→ BRIEF:
Locate and copy each line in the data that contains the word "scene".

__________

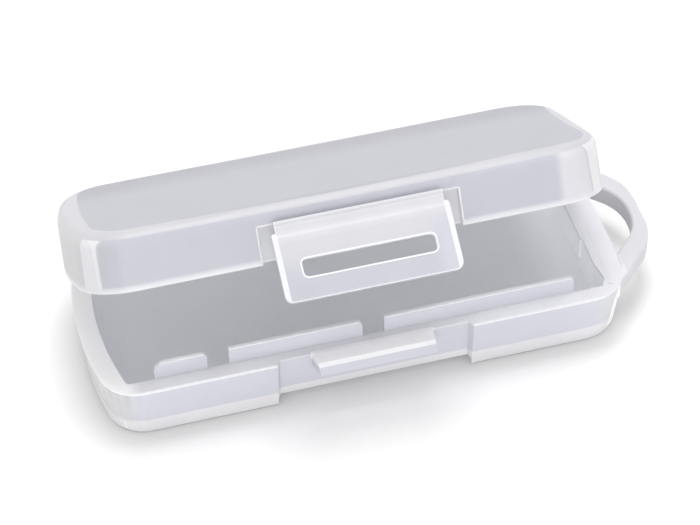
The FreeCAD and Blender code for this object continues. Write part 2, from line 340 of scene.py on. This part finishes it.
tray = {
    "body": "tray",
    "slot": "frosted_tray",
    "shell": "base_tray",
    "adds": ["latch_catch", "front_lip_left", "front_lip_middle", "front_lip_right", "right_end_band",
             "hanging_loop", "base_knuckles_left", "base_knuckles_right"],
    "closing": (),
    "edgeWidth": 0.22 * mm,
    "edgeAngle": 32.0,
    "roughness": 0.38,
    "transmission": 0.2,
    "edgeHighlightLevel": 0.97,
    "ground": (0.86, "rosy"),                                     # bands along the foot and the corners, painted light where light passes through solid plastic
    "bows": {"xLeft": leftBow},
    "zones": [
        (0.71, "cool", [("z", 4.3, 4.5), ("x", -50.4, -50.2), ("x", 51.0, 50.8)]),          # long sides, painted shade where the shaded inside shows through the wall
        (0.70, "rosy", [("z", 3.0, 5.0), ("x", -50.2, -50.4)]),                            # corners
        (0.71, "rosy", [("z", 3.0, 5.0), ("x", 50.8, 51.0)]),
        (0.71, "plain", [("z", 3.9, 4.1), ("x", -50.3, -50.6), ("y", -19.6, -19.4), ("y", 19.6, 19.4)]),
        (1.0, "deep", trayInside),
        # painted light along the rim: lighter at the left end, against the lid's shadow, and from the front
        # middle towards the right end
        (0.77, "pale", [trayRim]),
        (1.0, "pale", [trayRim, ("x", -47.0, -52.0)]),
        (0.9, "pale", [trayRim, ("x", 10.0, 35.0)]),
        (0.82, "pale", [trayRim, ("x", 44.0, 52.0)]),
        (0.72, "cool", [("z", 13.7, 13.8), ("x", -56.0, -55.9), ("y", 22.0, 21.9)]),       # lips
        # painted highlight along the lips' top edges
        (0.95, "pale", [("z", lipTop - 0.3, lipTop - 0.2)]),
        (0.95, "pale", [trayRim, ("y", -22.4, -22.5)]),                                    # painted highlight along the rim's outer edge
        (0.98, "pale", [("x", -12.6, -12.5), ("x", 13.8, 13.7), ("y", -20.9, -21.1),
                        ("z", 12.0, 12.2)]),                                               # catch
        (0.71, "pale", [("x", 57.5, 58.0)]),                                               # loop
    ],
    # painted glow: emission inside the tray and along its left rim
    "glowColour": (0.97, 0.955, 0.975, 1),
    "lights": [
        (0.018, insideWalls),
        (0.11, [("x", 40.0, 51.0)] + insideWalls),
        (0.035, [("xLeft", -38.0, -50.0)] + insideWalls),
        (0.05, [("xLeft", -47.0, -50.0), trayRim]),
    ],
}

lid = {
    "body": "lid",
    "slot": "frosted_lid",
    "shell": "lid_shell",
    "adds": ["lid_knuckle_left", "lid_knuckle_right", "latch_hinge_web"],
    "closing": ("lid_hinge",),
    "edgeWidth": 0.22 * mm,
    "edgeAngle": 32.0,
    "roughness": 0.38,
    "transmission": 0.35,
    "edgeHighlightLevel": 0.97,
    "ground": (0.71, "pale"),                                     # band between top and sides, painted light where light passes through the solid plastic of the rounded edge
    "bows": {"yTop": ("y", "x", 1.8, 50.0), "zBand": ("z", "x", 0.5, 50.0), "xEnd": ("x", "y", 0.6, 12.5),
             "xLeft": leftBow},
    "sheets": {"top": ("xEnd", "yTop", (-0.6, 1.0), (51.4, 20.0), 6.5),
               "recess": ("x", "z", (0.5, 14.0), (20.7, 7.4), 0.3)},
    "zones": [
        (0.56, "cool", [("top", 0.1, -0.1), ("z", 24.9, 25.1)]),                              # top, painted shade where the shaded inside shows through
        # painted shade: the top darker towards the back edge
        (0.47, "cool", [("top", 0.1, -0.1), ("z", 24.9, 25.1), ("y", 6.0, 17.0)]),
        # painted shade: the front darker where the shaded inside shows through
        (0.62, "cool", [lidFront, lidSides, ("x", -52.3, -52.1)]),
        (0.9, "plain", [("y", -22.1, -21.9), lidFront, ("z", 21.6, 21.4), ("x", -20.5, -20.3),
                        ("x", 21.5, 21.3)]),                                                  # recess
        # painted light: the front lighter towards the right end, where it curves round into the light
        (0.80, "pale", [lidFront, lidSides, ("x", 41.5, 43.5)]),
        (0.72, "plain", [("x", -52.1, -52.3), ("y", -17.1, -16.9), ("y", 17.1, 16.9), lidSides]),
        (0.85, "pale", [("x", 51.6, 51.8), lidSides]),                                        # right end, painted lighter than the left end as light falls on it from the right
        (0.88, "pale", [("x", -52.1, -52.3), ("y", -16.9, -17.1), lidSides]),                 # left corner, painted light where light passes through its solid plastic
        (0.70, "cool", [("y", 21.3, 21.5), lidSides, ("x", -52.3, -52.1)]),                   # back
        (0.97, "pale", [("recess", -0.1, 0.0), ("recess", 0.4, 0.3), lidFront]),              # painted highlight along the recess's outline
        (0.86, "pale", [("z", 15.2, 14.2)]),                                                  # rim, and below it a painted highlight along its lower edge
        (0.98, "pale", [("z", 14.1, 14.0)]),
        (0.98, "pale", [("xLeft", -52.0, -51.8), ("x", 52.3, 52.1), ("y", -20.3, -20.1),
                        ("y", 21.3, 21.1), ("z", 24.5, 24.3)]),                               # inside
    ],
}

latch = {
    "body": "latch",
    "slot": "frosted_latch",
    "shell": "latch_flap",
    "adds": [],
    "closing": ("latch_hinge", "lid_hinge"),
    "edgeWidth": 0.33 * mm,
    "edgeAngle": 32.0,
    "roughness": 0.38,
    "transmission": 0.2,
    "edgeHighlightLevel": 0.9,
    "ground": (0.72, "pale"),
    "sheets": {"slot": ("x", "z", (0.3, 11.82), (13.65, 1.85), 1.0),
               "lower": ("x", "z", (0.17, 13.42), (18.2, 8.0), 1.7),
               "upper": ("x", "z", (0.17, 13.0), (17.33, 9.57), 0.5)},
    "zones": [
        # painted shade: the flap darker towards its lower part, where the shaded inside shows through, with
        # its right side at its own level
        (0.67, "pale", [("z", 18.6, 17.0)]),
        (0.58, "cool", [("z", 16.0, 9.0)]),
        (0.64, "cool", [("z", 18.0, 15.0), ("x", 12.0, 16.0)]),
        (0.92, "pale", [("slot", 0.38, 0.28)]),                   # painted highlights along the outlines of the slot and the flap
        (0.85, "pale", [("lower", -0.25, -0.15), ("z", 19.7, 19.5), ("y", -23.85, -23.95)]),
        (0.85, "pale", [("upper", -0.25, -0.15)]),
    ],
}

meshing = {"merge": 0.002 * mm, "flat": 0.5, "segments": 2, "sharp": 40.0}


def tidyMesh(bm):
    bmesh.ops.remove_doubles(bm, verts=bm.verts, dist=meshing["merge"])
    bmesh.ops.dissolve_limit(bm, angle_limit=math.radians(meshing["flat"]), verts=bm.verts, edges=bm.edges)


def cleanCopy(name, node):
    bm = bmesh.new()
    bm.from_mesh(nodes[node].data)
    tidyMesh(bm)
    data = bpy.data.meshes.new(name)
    bm.to_mesh(data)
    bm.free()
    piece = bpy.data.objects.new(name, data)
    scene.collection.objects.link(piece)
    return piece


def applyModifiers(piece):
    depsgraph = bpy.context.evaluated_depsgraph_get()
    data = bpy.data.meshes.new_from_object(piece.evaluated_get(depsgraph))
    piece.modifiers.clear()
    piece.data = data


def joinNodes(piece, others):
    tools = [cleanCopy(piece.name + "Add", node) for node in others]
    for tool in tools:
        join = piece.modifiers.new("join", "BOOLEAN")
        join.operation = "UNION"
        join.solver = "EXACT"
        join.object = tool
    applyModifiers(piece)
    for tool in tools:
        bpy.data.objects.remove(tool)
    bm = bmesh.new()
    bm.from_mesh(piece.data)
    tidyMesh(bm)
    print(piece.name, "open edges", len([edge for edge in bm.edges if not edge.is_manifold]))
    bm.to_mesh(piece.data)
    bm.free()


def softenEdges(piece, plan):
    soften = piece.modifiers.new("soften", "BEVEL")
    soften.width = plan["edgeWidth"]
    soften.segments = meshing["segments"]
    soften.limit_method = "ANGLE"
    soften.angle_limit = math.radians(plan["edgeAngle"])
    # the bevel faces take the second material, whose near-white is a painted highlight along the edges
    soften.material = 1
    applyModifiers(piece)
    piece.data.shade_smooth()
    piece.data.set_sharp_from_angle(angle=math.radians(meshing["sharp"]))
    flatten = piece.modifiers.new("flatten", "WEIGHTED_NORMAL")       # keeps the flat faces flat
    flatten.mode = "FACE_AREA"
    flatten.keep_sharp = True
    applyModifiers(piece)


def edgeFinish(plan):
    # a pale finish: on bevelled edges its near-white level is a painted highlight; the pins take it as their
    # plain colour
    return {"ground": (plan["edgeHighlightLevel"], "pale"), "zones": [], "roughness": plan["roughness"],
            "transmission": plan["transmission"]}


def makeMoulding(name, plan):
    piece = cleanCopy(name, plan["shell"])
    joinNodes(piece, plan["adds"])
    closing = closingOf(*plan["closing"])
    piece.data.materials.clear()
    piece.data.materials.append(frosted(name + "Plastic", plan, closing))
    piece.data.materials.append(frosted(name + "EdgeHighlight", edgeFinish(plan), closing))
    softenEdges(piece, plan)
    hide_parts(plan["shell"], *plan["adds"])
    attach(piece, plan["body"])
    print(name, "made:", len(piece.data.polygons), "faces")


makeMoulding("trayMoulding", tray)
makeMoulding("lidMoulding", lid)
makeMoulding("latchMoulding", latch)

pinPlastic = frosted("pinPlastic", edgeFinish(tray), closingOf())
for side in ("left", "right"):
    nodes["hinge_pin_" + side].material_slots[0].material = pinPlastic
print("pins finished")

__________

→ EXERCISE ANSWER:
The FreeCAD and Blender code for this object continues. Write part 2, from line 340 of scene.py on. This part finishes it.
    scene.collection.objects.link(piece)